> [Task requirements]: Output all the material that follows, exactly as given.
====== Supplied material
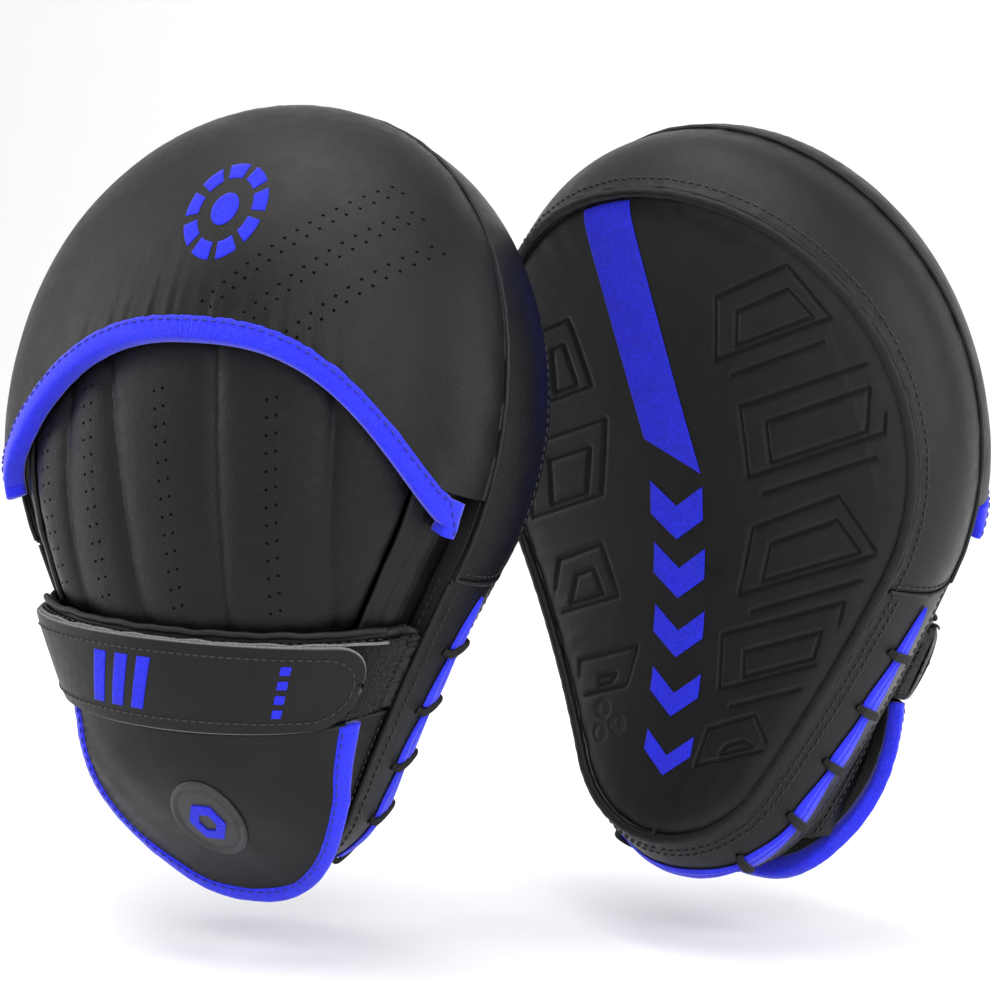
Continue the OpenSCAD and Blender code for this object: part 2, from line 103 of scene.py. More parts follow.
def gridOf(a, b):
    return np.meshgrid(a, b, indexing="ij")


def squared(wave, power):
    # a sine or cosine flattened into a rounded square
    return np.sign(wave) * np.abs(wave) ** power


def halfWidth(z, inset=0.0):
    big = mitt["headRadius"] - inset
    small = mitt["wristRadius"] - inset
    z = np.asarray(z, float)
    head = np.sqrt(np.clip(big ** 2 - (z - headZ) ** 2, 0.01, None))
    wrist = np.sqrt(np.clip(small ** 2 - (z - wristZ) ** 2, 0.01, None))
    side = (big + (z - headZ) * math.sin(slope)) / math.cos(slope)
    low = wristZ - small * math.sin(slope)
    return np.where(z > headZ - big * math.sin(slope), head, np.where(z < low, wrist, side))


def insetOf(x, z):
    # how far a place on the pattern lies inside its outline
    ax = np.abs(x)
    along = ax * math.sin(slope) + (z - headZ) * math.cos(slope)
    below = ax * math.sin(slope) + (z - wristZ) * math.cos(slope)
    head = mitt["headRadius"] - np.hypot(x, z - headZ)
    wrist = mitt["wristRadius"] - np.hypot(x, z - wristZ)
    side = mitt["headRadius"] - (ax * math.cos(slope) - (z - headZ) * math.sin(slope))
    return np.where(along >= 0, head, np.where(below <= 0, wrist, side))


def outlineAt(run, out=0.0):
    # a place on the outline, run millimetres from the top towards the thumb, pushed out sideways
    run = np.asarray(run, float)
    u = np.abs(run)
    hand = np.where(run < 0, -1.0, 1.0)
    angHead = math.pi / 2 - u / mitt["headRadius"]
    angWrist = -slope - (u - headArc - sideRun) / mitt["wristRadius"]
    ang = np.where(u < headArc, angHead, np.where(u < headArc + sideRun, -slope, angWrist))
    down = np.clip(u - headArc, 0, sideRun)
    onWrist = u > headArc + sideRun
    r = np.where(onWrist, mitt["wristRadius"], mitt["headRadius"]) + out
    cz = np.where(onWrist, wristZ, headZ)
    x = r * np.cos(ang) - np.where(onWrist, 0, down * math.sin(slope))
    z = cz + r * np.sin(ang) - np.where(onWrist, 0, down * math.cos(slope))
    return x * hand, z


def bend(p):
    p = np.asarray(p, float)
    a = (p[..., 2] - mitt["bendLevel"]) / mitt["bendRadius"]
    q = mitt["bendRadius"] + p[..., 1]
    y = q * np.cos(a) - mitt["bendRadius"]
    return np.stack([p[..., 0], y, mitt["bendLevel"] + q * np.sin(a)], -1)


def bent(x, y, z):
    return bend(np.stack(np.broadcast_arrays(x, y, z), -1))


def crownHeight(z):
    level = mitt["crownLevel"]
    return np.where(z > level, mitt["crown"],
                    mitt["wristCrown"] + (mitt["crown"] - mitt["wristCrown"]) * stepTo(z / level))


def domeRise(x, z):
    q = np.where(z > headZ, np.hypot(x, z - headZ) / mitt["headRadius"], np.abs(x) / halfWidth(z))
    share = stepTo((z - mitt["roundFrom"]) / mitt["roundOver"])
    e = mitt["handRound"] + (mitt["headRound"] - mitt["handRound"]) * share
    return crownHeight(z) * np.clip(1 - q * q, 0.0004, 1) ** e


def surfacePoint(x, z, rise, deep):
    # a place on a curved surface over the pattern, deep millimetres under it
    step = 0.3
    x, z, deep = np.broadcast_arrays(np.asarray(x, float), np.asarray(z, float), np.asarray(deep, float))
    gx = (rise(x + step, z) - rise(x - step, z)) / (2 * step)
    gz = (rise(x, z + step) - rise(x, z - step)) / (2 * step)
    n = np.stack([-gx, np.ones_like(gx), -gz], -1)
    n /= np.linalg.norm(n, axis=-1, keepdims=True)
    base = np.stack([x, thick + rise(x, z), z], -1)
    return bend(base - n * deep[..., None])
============
> [Task answer]:
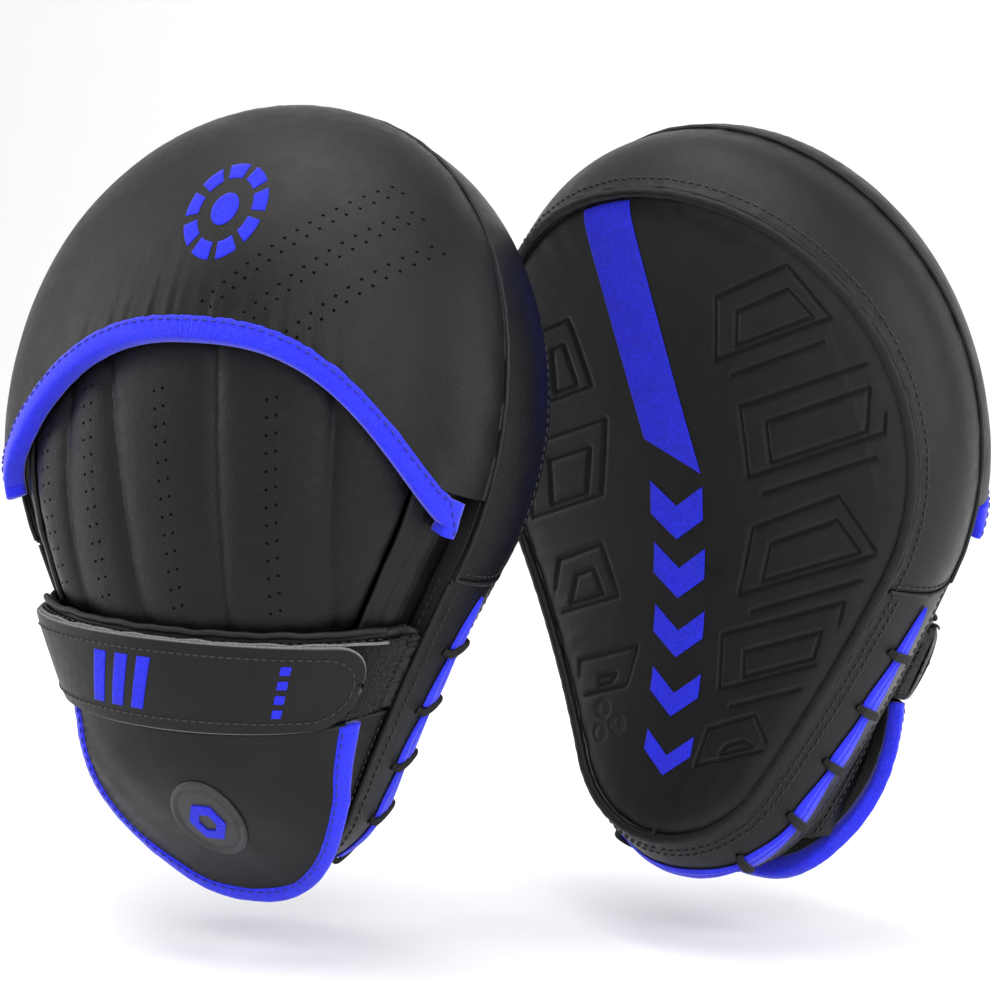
Continue the OpenSCAD and Blender code for this object: part 2, from line 103 of scene.py. More parts follow.
def gridOf(a, b):
    return np.meshgrid(a, b, indexing="ij")


def squared(wave, power):
    # a sine or cosine flattened into a rounded square
    return np.sign(wave) * np.abs(wave) ** power


def halfWidth(z, inset=0.0):
    big = mitt["headRadius"] - inset
    small = mitt["wristRadius"] - inset
    z = np.asarray(z, float)
    head = np.sqrt(np.clip(big ** 2 - (z - headZ) ** 2, 0.01, None))
    wrist = np.sqrt(np.clip(small ** 2 - (z - wristZ) ** 2, 0.01, None))
    side = (big + (z - headZ) * math.sin(slope)) / math.cos(slope)
    low = wristZ - small * math.sin(slope)
    return np.where(z > headZ - big * math.sin(slope), head, np.where(z < low, wrist, side))


def insetOf(x, z):
    # how far a place on the pattern lies inside its outline
    ax = np.abs(x)
    along = ax * math.sin(slope) + (z - headZ) * math.cos(slope)
    below = ax * math.sin(slope) + (z - wristZ) * math.cos(slope)
    head = mitt["headRadius"] - np.hypot(x, z - headZ)
    wrist = mitt["wristRadius"] - np.hypot(x, z - wristZ)
    side = mitt["headRadius"] - (ax * math.cos(slope) - (z - headZ) * math.sin(slope))
    return np.where(along >= 0, head, np.where(below <= 0, wrist, side))


def outlineAt(run, out=0.0):
    # a place on the outline, run millimetres from the top towards the thumb, pushed out sideways
    run = np.asarray(run, float)
    u = np.abs(run)
    hand = np.where(run < 0, -1.0, 1.0)
    angHead = math.pi / 2 - u / mitt["headRadius"]
    angWrist = -slope - (u - headArc - sideRun) / mitt["wristRadius"]
    ang = np.where(u < headArc, angHead, np.where(u < headArc + sideRun, -slope, angWrist))
    down = np.clip(u - headArc, 0, sideRun)
    onWrist = u > headArc + sideRun
    r = np.where(onWrist, mitt["wristRadius"], mitt["headRadius"]) + out
    cz = np.where(onWrist, wristZ, headZ)
    x = r * np.cos(ang) - np.where(onWrist, 0, down * math.sin(slope))
    z = cz + r * np.sin(ang) - np.where(onWrist, 0, down * math.cos(slope))
    return x * hand, z


def bend(p):
    p = np.asarray(p, float)
    a = (p[..., 2] - mitt["bendLevel"]) / mitt["bendRadius"]
    q = mitt["bendRadius"] + p[..., 1]
    y = q * np.cos(a) - mitt["bendRadius"]
    return np.stack([p[..., 0], y, mitt["bendLevel"] + q * np.sin(a)], -1)


def bent(x, y, z):
    return bend(np.stack(np.broadcast_arrays(x, y, z), -1))


def crownHeight(z):
    level = mitt["crownLevel"]
    return np.where(z > level, mitt["crown"],
                    mitt["wristCrown"] + (mitt["crown"] - mitt["wristCrown"]) * stepTo(z / level))


def domeRise(x, z):
    q = np.where(z > headZ, np.hypot(x, z - headZ) / mitt["headRadius"], np.abs(x) / halfWidth(z))
    share = stepTo((z - mitt["roundFrom"]) / mitt["roundOver"])
    e = mitt["handRound"] + (mitt["headRound"] - mitt["handRound"]) * share
    return crownHeight(z) * np.clip(1 - q * q, 0.0004, 1) ** e


def surfacePoint(x, z, rise, deep):
    # a place on a curved surface over the pattern, deep millimetres under it
    step = 0.3
    x, z, deep = np.broadcast_arrays(np.asarray(x, float), np.asarray(z, float), np.asarray(deep, float))
    gx = (rise(x + step, z) - rise(x - step, z)) / (2 * step)
    gz = (rise(x, z + step) - rise(x, z - step)) / (2 * step)
    n = np.stack([-gx, np.ones_like(gx), -gz], -1)
    n /= np.linalg.norm(n, axis=-1, keepdims=True)
    base = np.stack([x, thick + rise(x, z), z], -1)
    return bend(base - n * deep[..., None])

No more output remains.